When you hate your job as much as I hate mine, four days away from it make for a very therapeutic break indeed. This Easter was improved further by the occasion of my 46th birthday on Saturday. What this meant was a day free from compromise, and free from living up to the expectations of, or commitments towards other people. I didn't celebrate with a gram of cocaine and brace of courtesans, but instead spent the day with Helen, who I think was bemused at my paucity of indulgent ambition.
She brought me some smashing gifts from herself and her family in bed. How well they know me. If you ever chanced upon a high visibility cycling jacker, packet of liquorice allsorts, book on mindfulness, and yoga brick, you'd have a pretty good idea I was in the vicinity. Later, instead of committing to a grand day out in our walking boots, we tried some gentle urban exploration. A great fringe benefit of Green activism is that I have a much stronger sense of personal geography, and relish filling in the gaps on my mental map of the city I live in. We took woodland paths and local streets that don't lead anywhere, and I found rewarding new vistas less than ten minutes from home.
We were back on familiar birthday territory by the evening, although I had refused to book a restaurant in advance. I hazarded the opinion that I'd be comfortable somewhere that Frasier's Dad, Martin Crane would be, so we went where the diners were interesting, the food unpretentious, and the conversation unstilted. Then home, where, folk wisdom has it, married women do what their husbands fantasise about for the rest of the year with them. In my case, this is watching a complete early Doctor Who adventure. I chose "The Daemons", which is my earliest memory of the programme, from 1971, and it went down well, despite Helen's initial horror that it comprised five episodes.
Today is the 20th anniversary of John Major's election win, and my thoughts are cast back to who I was and what I was doing in Spring 1992. On my birthday, I went to London to see Spinal Tap play a low-profile afternoon club gig, and I was reading Iain Banks' "The Crow Road". I was just embarking on a doomed, but fleetingly morale-boosting, dalliance, and rebuilding my self-confidence after having been bullied into leaving my job the previous Autumn. I think I would quite like my 26-year-old self, but oh, how I envy him his free time, and rather wish he could have applied himself more.

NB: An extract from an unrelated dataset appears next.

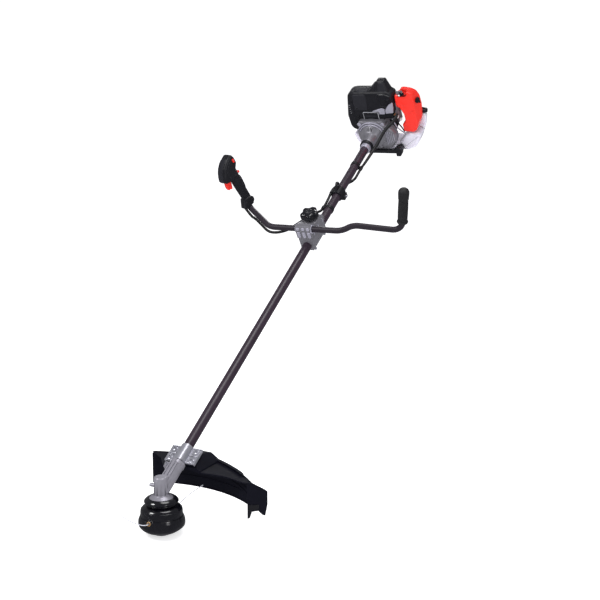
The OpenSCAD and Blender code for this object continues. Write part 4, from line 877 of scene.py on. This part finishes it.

20 years later, I am still reading Iain Banks, specifically, his latest, "Stonemouth". I still care enough about music to be making trips to London to see one-off shows. And Helen and I have been together for twelve years, so I'm glad I wasn't put off looking for companionship. What's changed? Well, I have almost no spare time. I am making up for the lost time of my youth and trying to catch up and achieve what I realise I should have done earlier. That's why Easter feels special. I've even got time to write a blog entry.